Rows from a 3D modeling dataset
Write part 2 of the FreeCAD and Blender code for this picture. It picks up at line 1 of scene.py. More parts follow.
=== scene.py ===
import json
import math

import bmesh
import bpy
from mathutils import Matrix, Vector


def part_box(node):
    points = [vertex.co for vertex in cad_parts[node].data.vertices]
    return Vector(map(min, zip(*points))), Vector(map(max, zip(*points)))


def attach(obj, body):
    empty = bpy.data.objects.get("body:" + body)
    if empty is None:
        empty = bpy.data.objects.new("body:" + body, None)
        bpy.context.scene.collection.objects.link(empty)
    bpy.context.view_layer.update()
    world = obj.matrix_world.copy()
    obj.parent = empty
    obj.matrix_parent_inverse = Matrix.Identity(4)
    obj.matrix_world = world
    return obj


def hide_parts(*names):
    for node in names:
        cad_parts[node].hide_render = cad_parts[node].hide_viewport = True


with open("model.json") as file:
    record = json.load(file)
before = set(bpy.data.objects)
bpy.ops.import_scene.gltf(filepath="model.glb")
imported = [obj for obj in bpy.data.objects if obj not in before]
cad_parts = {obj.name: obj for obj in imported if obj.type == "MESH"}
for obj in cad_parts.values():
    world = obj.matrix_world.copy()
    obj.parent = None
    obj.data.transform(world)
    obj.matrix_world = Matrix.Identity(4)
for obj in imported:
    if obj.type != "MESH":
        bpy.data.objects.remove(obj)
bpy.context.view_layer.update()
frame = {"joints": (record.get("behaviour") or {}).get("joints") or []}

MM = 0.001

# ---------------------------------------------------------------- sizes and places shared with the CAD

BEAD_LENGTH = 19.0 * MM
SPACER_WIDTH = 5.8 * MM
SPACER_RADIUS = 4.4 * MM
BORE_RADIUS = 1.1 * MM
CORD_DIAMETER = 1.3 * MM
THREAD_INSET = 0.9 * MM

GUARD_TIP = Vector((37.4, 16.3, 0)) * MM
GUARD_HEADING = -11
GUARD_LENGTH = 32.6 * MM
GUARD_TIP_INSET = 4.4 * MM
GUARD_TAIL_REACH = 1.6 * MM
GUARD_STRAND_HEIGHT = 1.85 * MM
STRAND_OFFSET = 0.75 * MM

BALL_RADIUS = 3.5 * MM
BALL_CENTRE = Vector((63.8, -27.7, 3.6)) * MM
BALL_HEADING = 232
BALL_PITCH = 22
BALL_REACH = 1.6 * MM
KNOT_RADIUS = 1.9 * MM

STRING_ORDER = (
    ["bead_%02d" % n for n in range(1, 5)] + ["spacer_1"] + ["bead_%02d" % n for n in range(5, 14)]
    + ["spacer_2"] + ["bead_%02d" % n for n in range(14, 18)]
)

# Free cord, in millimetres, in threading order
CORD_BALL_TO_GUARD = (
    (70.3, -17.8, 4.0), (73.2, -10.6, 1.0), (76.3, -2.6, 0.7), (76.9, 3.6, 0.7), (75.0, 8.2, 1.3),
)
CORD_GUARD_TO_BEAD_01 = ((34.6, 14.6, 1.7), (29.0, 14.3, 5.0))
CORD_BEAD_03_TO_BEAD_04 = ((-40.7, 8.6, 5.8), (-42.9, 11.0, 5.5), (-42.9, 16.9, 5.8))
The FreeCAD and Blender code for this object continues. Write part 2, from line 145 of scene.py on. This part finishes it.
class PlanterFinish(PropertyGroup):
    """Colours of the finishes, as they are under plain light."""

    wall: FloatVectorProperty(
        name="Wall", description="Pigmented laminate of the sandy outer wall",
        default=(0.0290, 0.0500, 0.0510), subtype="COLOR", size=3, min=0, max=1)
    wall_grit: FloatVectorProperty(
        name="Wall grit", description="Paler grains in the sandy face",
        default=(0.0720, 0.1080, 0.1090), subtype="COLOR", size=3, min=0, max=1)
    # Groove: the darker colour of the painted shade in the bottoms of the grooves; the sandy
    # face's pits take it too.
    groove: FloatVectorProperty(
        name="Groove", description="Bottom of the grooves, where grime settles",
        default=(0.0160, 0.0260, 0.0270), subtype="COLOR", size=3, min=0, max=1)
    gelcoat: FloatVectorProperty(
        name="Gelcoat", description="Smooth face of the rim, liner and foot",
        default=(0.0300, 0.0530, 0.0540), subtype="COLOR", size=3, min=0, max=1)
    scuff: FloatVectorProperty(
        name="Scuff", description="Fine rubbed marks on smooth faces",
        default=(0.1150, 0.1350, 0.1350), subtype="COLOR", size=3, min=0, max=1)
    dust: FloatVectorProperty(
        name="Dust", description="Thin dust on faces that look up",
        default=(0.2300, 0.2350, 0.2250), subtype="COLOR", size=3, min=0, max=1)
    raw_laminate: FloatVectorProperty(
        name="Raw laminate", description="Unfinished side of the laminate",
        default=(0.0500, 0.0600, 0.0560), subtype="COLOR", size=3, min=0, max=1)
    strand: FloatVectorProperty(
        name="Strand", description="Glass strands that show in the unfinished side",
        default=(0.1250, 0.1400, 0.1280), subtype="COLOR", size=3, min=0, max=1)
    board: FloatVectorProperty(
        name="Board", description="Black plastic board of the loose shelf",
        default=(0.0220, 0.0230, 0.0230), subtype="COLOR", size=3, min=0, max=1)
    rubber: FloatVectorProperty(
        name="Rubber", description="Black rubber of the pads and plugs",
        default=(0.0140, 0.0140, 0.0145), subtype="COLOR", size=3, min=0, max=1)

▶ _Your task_
Using the data above, repeat every line exactly.

▶ _Solution to the problem_
Write part 2 of the FreeCAD and Blender code for this picture. It picks up at line 1 of scene.py. More parts follow.
=== scene.py ===
import json
import math

import bmesh
import bpy
from mathutils import Matrix, Vector


def part_box(node):
    points = [vertex.co for vertex in cad_parts[node].data.vertices]
    return Vector(map(min, zip(*points))), Vector(map(max, zip(*points)))


def attach(obj, body):
    empty = bpy.data.objects.get("body:" + body)
    if empty is None:
        empty = bpy.data.objects.new("body:" + body, None)
        bpy.context.scene.collection.objects.link(empty)
    bpy.context.view_layer.update()
    world = obj.matrix_world.copy()
    obj.parent = empty
    obj.matrix_parent_inverse = Matrix.Identity(4)
    obj.matrix_world = world
    return obj


def hide_parts(*names):
    for node in names:
        cad_parts[node].hide_render = cad_parts[node].hide_viewport = True


with open("model.json") as file:
    record = json.load(file)
before = set(bpy.data.objects)
bpy.ops.import_scene.gltf(filepath="model.glb")
imported = [obj for obj in bpy.data.objects if obj not in before]
cad_parts = {obj.name: obj for obj in imported if obj.type == "MESH"}
for obj in cad_parts.values():
    world = obj.matrix_world.copy()
    obj.parent = None
    obj.data.transform(world)
    obj.matrix_world = Matrix.Identity(4)
for obj in imported:
    if obj.type != "MESH":
        bpy.data.objects.remove(obj)
bpy.context.view_layer.update()
frame = {"joints": (record.get("behaviour") or {}).get("joints") or []}

MM = 0.001

# ---------------------------------------------------------------- sizes and places shared with the CAD

BEAD_LENGTH = 19.0 * MM
SPACER_WIDTH = 5.8 * MM
SPACER_RADIUS = 4.4 * MM
BORE_RADIUS = 1.1 * MM
CORD_DIAMETER = 1.3 * MM
THREAD_INSET = 0.9 * MM

GUARD_TIP = Vector((37.4, 16.3, 0)) * MM
GUARD_HEADING = -11
GUARD_LENGTH = 32.6 * MM
GUARD_TIP_INSET = 4.4 * MM
GUARD_TAIL_REACH = 1.6 * MM
GUARD_STRAND_HEIGHT = 1.85 * MM
STRAND_OFFSET = 0.75 * MM

BALL_RADIUS = 3.5 * MM
BALL_CENTRE = Vector((63.8, -27.7, 3.6)) * MM
BALL_HEADING = 232
BALL_PITCH = 22
BALL_REACH = 1.6 * MM
KNOT_RADIUS = 1.9 * MM

STRING_ORDER = (
    ["bead_%02d" % n for n in range(1, 5)] + ["spacer_1"] + ["bead_%02d" % n for n in range(5, 14)]
    + ["spacer_2"] + ["bead_%02d" % n for n in range(14, 18)]
)

# Free cord, in millimetres, in threading order
CORD_BALL_TO_GUARD = (
    (70.3, -17.8, 4.0), (73.2, -10.6, 1.0), (76.3, -2.6, 0.7), (76.9, 3.6, 0.7), (75.0, 8.2, 1.3),
)
CORD_GUARD_TO_BEAD_01 = ((34.6, 14.6, 1.7), (29.0, 14.3, 5.0))
CORD_BEAD_03_TO_BEAD_04 = ((-40.7, 8.6, 5.8), (-42.9, 11.0, 5.5), (-42.9, 16.9, 5.8))
The FreeCAD and Blender code for this object continues. Write part 2, from line 145 of scene.py on. This part finishes it.
class PlanterFinish(PropertyGroup):
    """Colours of the finishes, as they are under plain light."""

    wall: FloatVectorProperty(
        name="Wall", description="Pigmented laminate of the sandy outer wall",
        default=(0.0290, 0.0500, 0.0510), subtype="COLOR", size=3, min=0, max=1)
    wall_grit: FloatVectorProperty(
        name="Wall grit", description="Paler grains in the sandy face",
        default=(0.0720, 0.1080, 0.1090), subtype="COLOR", size=3, min=0, max=1)
    # Groove: the darker colour of the painted shade in the bottoms of the grooves; the sandy
    # face's pits take it too.
    groove: FloatVectorProperty(
        name="Groove", description="Bottom of the grooves, where grime settles",
        default=(0.0160, 0.0260, 0.0270), subtype="COLOR", size=3, min=0, max=1)
    gelcoat: FloatVectorProperty(
        name="Gelcoat", description="Smooth face of the rim, liner and foot",
        default=(0.0300, 0.0530, 0.0540), subtype="COLOR", size=3, min=0, max=1)
    scuff: FloatVectorProperty(
        name="Scuff", description="Fine rubbed marks on smooth faces",
        default=(0.1150, 0.1350, 0.1350), subtype="COLOR", size=3, min=0, max=1)
    dust: FloatVectorProperty(
        name="Dust", description="Thin dust on faces that look up",
        default=(0.2300, 0.2350, 0.2250), subtype="COLOR", size=3, min=0, max=1)
    raw_laminate: FloatVectorProperty(
        name="Raw laminate", description="Unfinished side of the laminate",
        default=(0.0500, 0.0600, 0.0560), subtype="COLOR", size=3, min=0, max=1)
    strand: FloatVectorProperty(
        name="Strand", description="Glass strands that show in the unfinished side",
        default=(0.1250, 0.1400, 0.1280), subtype="COLOR", size=3, min=0, max=1)
    board: FloatVectorProperty(
        name="Board", description="Black plastic board of the loose shelf",
        default=(0.0220, 0.0230, 0.0230), subtype="COLOR", size=3, min=0, max=1)
    rubber: FloatVectorProperty(
        name="Rubber", description="Black rubber of the pads and plugs",
        default=(0.0140, 0.0140, 0.0145), subtype="COLOR", size=3, min=0, max=1)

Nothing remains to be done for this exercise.